- **DATA EXTRACT**
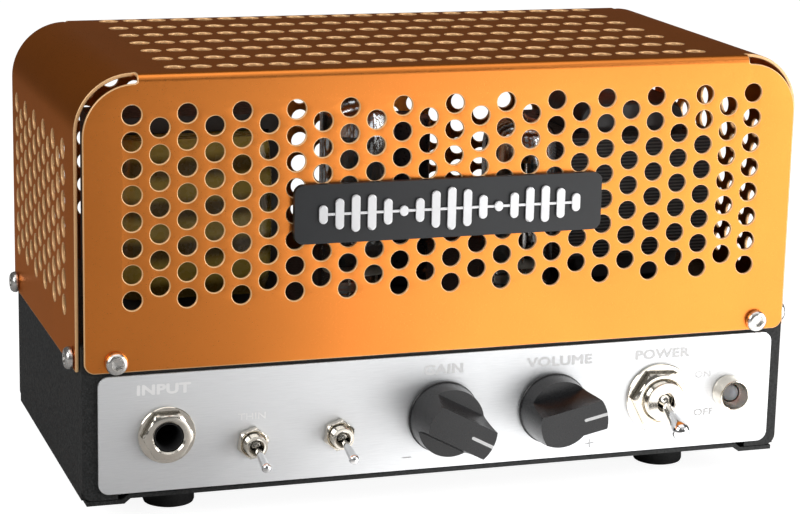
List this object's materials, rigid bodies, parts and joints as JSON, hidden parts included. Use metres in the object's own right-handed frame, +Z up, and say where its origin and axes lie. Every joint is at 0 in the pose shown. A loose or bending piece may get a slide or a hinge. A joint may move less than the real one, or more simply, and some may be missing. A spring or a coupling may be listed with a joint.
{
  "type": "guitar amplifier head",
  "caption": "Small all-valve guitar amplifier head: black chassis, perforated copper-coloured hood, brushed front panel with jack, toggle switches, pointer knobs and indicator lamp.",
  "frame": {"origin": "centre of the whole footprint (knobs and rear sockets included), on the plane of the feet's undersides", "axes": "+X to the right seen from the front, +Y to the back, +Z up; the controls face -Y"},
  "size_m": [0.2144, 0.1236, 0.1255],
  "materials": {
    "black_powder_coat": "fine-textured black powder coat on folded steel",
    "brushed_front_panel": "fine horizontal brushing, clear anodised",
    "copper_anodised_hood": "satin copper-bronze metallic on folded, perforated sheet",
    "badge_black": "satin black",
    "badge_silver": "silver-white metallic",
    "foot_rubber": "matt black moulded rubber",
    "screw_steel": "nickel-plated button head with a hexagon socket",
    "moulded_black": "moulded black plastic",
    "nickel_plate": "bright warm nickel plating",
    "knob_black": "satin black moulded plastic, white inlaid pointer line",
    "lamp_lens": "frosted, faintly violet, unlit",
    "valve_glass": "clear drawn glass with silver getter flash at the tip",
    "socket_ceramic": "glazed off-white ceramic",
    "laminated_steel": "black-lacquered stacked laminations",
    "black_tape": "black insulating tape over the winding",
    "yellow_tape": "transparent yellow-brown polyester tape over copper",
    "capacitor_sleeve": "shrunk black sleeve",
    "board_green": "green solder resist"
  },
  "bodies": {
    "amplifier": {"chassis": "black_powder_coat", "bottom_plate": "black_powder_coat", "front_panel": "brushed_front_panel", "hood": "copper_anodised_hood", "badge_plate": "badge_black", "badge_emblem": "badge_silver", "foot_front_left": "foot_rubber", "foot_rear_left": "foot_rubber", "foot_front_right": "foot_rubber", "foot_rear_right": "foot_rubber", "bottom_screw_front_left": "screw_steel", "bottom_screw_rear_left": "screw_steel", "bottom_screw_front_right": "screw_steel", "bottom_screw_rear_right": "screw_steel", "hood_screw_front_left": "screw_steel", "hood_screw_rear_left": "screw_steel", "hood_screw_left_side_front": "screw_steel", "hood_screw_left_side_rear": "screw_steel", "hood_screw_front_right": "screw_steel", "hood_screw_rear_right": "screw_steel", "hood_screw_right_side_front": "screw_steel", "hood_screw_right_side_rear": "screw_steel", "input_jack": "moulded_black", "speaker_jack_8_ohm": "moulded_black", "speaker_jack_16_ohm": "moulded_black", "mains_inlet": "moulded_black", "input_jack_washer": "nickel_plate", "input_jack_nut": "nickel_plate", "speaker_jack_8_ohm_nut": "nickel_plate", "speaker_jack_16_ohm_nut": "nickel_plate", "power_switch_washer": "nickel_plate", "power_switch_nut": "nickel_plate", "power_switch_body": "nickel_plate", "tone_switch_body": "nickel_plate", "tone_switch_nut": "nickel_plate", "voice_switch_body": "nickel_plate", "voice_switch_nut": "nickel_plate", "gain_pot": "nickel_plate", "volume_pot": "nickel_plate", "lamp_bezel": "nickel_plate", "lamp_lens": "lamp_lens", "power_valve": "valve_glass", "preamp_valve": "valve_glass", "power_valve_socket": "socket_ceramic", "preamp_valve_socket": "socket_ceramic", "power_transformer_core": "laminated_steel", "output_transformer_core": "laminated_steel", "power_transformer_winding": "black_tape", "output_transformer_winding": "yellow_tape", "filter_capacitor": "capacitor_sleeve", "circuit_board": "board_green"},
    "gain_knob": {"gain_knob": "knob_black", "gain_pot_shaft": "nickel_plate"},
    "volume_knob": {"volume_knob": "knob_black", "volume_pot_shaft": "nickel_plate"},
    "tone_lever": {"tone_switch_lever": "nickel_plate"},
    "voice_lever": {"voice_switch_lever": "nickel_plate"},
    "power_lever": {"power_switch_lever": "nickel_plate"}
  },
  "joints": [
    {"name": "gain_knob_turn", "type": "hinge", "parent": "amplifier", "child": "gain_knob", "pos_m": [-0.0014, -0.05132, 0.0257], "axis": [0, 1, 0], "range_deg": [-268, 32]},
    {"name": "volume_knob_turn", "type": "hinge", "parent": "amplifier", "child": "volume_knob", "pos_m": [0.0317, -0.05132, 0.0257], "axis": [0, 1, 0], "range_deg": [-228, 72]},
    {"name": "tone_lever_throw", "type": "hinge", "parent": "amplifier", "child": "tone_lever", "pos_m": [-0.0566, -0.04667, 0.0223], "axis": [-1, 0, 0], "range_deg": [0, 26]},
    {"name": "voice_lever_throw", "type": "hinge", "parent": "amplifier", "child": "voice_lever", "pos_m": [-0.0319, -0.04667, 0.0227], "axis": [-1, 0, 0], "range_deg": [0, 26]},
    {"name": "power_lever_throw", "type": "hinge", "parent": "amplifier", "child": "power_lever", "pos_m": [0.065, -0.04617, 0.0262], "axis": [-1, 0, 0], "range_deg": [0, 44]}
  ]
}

- **WRITTEN INSTRUCTION**
Write out the data exactly as it stands.

- **EXPECTED ANSWER**
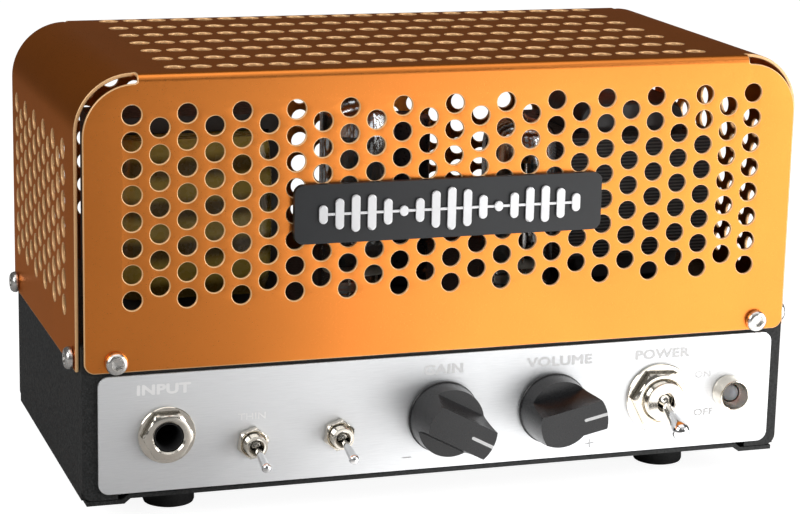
List this object's materials, rigid bodies, parts and joints as JSON, hidden parts included. Use metres in the object's own right-handed frame, +Z up, and say where its origin and axes lie. Every joint is at 0 in the pose shown. A loose or bending piece may get a slide or a hinge. A joint may move less than the real one, or more simply, and some may be missing. A spring or a coupling may be listed with a joint.
{
  "type": "guitar amplifier head",
  "caption": "Small all-valve guitar amplifier head: black chassis, perforated copper-coloured hood, brushed front panel with jack, toggle switches, pointer knobs and indicator lamp.",
  "frame": {"origin": "centre of the whole footprint (knobs and rear sockets included), on the plane of the feet's undersides", "axes": "+X to the right seen from the front, +Y to the back, +Z up; the controls face -Y"},
  "size_m": [0.2144, 0.1236, 0.1255],
  "materials": {
    "black_powder_coat": "fine-textured black powder coat on folded steel",
    "brushed_front_panel": "fine horizontal brushing, clear anodised",
    "copper_anodised_hood": "satin copper-bronze metallic on folded, perforated sheet",
    "badge_black": "satin black",
    "badge_silver": "silver-white metallic",
    "foot_rubber": "matt black moulded rubber",
    "screw_steel": "nickel-plated button head with a hexagon socket",
    "moulded_black": "moulded black plastic",
    "nickel_plate": "bright warm nickel plating",
    "knob_black": "satin black moulded plastic, white inlaid pointer line",
    "lamp_lens": "frosted, faintly violet, unlit",
    "valve_glass": "clear drawn glass with silver getter flash at the tip",
    "socket_ceramic": "glazed off-white ceramic",
    "laminated_steel": "black-lacquered stacked laminations",
    "black_tape": "black insulating tape over the winding",
    "yellow_tape": "transparent yellow-brown polyester tape over copper",
    "capacitor_sleeve": "shrunk black sleeve",
    "board_green": "green solder resist"
  },
  "bodies": {
    "amplifier": {"chassis": "black_powder_coat", "bottom_plate": "black_powder_coat", "front_panel": "brushed_front_panel", "hood": "copper_anodised_hood", "badge_plate": "badge_black", "badge_emblem": "badge_silver", "foot_front_left": "foot_rubber", "foot_rear_left": "foot_rubber", "foot_front_right": "foot_rubber", "foot_rear_right": "foot_rubber", "bottom_screw_front_left": "screw_steel", "bottom_screw_rear_left": "screw_steel", "bottom_screw_front_right": "screw_steel", "bottom_screw_rear_right": "screw_steel", "hood_screw_front_left": "screw_steel", "hood_screw_rear_left": "screw_steel", "hood_screw_left_side_front": "screw_steel", "hood_screw_left_side_rear": "screw_steel", "hood_screw_front_right": "screw_steel", "hood_screw_rear_right": "screw_steel", "hood_screw_right_side_front": "screw_steel", "hood_screw_right_side_rear": "screw_steel", "input_jack": "moulded_black", "speaker_jack_8_ohm": "moulded_black", "speaker_jack_16_ohm": "moulded_black", "mains_inlet": "moulded_black", "input_jack_washer": "nickel_plate", "input_jack_nut": "nickel_plate", "speaker_jack_8_ohm_nut": "nickel_plate", "speaker_jack_16_ohm_nut": "nickel_plate", "power_switch_washer": "nickel_plate", "power_switch_nut": "nickel_plate", "power_switch_body": "nickel_plate", "tone_switch_body": "nickel_plate", "tone_switch_nut": "nickel_plate", "voice_switch_body": "nickel_plate", "voice_switch_nut": "nickel_plate", "gain_pot": "nickel_plate", "volume_pot": "nickel_plate", "lamp_bezel": "nickel_plate", "lamp_lens": "lamp_lens", "power_valve": "valve_glass", "preamp_valve": "valve_glass", "power_valve_socket": "socket_ceramic", "preamp_valve_socket": "socket_ceramic", "power_transformer_core": "laminated_steel", "output_transformer_core": "laminated_steel", "power_transformer_winding": "black_tape", "output_transformer_winding": "yellow_tape", "filter_capacitor": "capacitor_sleeve", "circuit_board": "board_green"},
    "gain_knob": {"gain_knob": "knob_black", "gain_pot_shaft": "nickel_plate"},
    "volume_knob": {"volume_knob": "knob_black", "volume_pot_shaft": "nickel_plate"},
    "tone_lever": {"tone_switch_lever": "nickel_plate"},
    "voice_lever": {"voice_switch_lever": "nickel_plate"},
    "power_lever": {"power_switch_lever": "nickel_plate"}
  },
  "joints": [
    {"name": "gain_knob_turn", "type": "hinge", "parent": "amplifier", "child": "gain_knob", "pos_m": [-0.0014, -0.05132, 0.0257], "axis": [0, 1, 0], "range_deg": [-268, 32]},
    {"name": "volume_knob_turn", "type": "hinge", "parent": "amplifier", "child": "volume_knob", "pos_m": [0.0317, -0.05132, 0.0257], "axis": [0, 1, 0], "range_deg": [-228, 72]},
    {"name": "tone_lever_throw", "type": "hinge", "parent": "amplifier", "child": "tone_lever", "pos_m": [-0.0566, -0.04667, 0.0223], "axis": [-1, 0, 0], "range_deg": [0, 26]},
    {"name": "voice_lever_throw", "type": "hinge", "parent": "amplifier", "child": "voice_lever", "pos_m": [-0.0319, -0.04667, 0.0227], "axis": [-1, 0, 0], "range_deg": [0, 26]},
    {"name": "power_lever_throw", "type": "hinge", "parent": "amplifier", "child": "power_lever", "pos_m": [0.065, -0.04617, 0.0262], "axis": [-1, 0, 0], "range_deg": [0, 44]}
  ]
}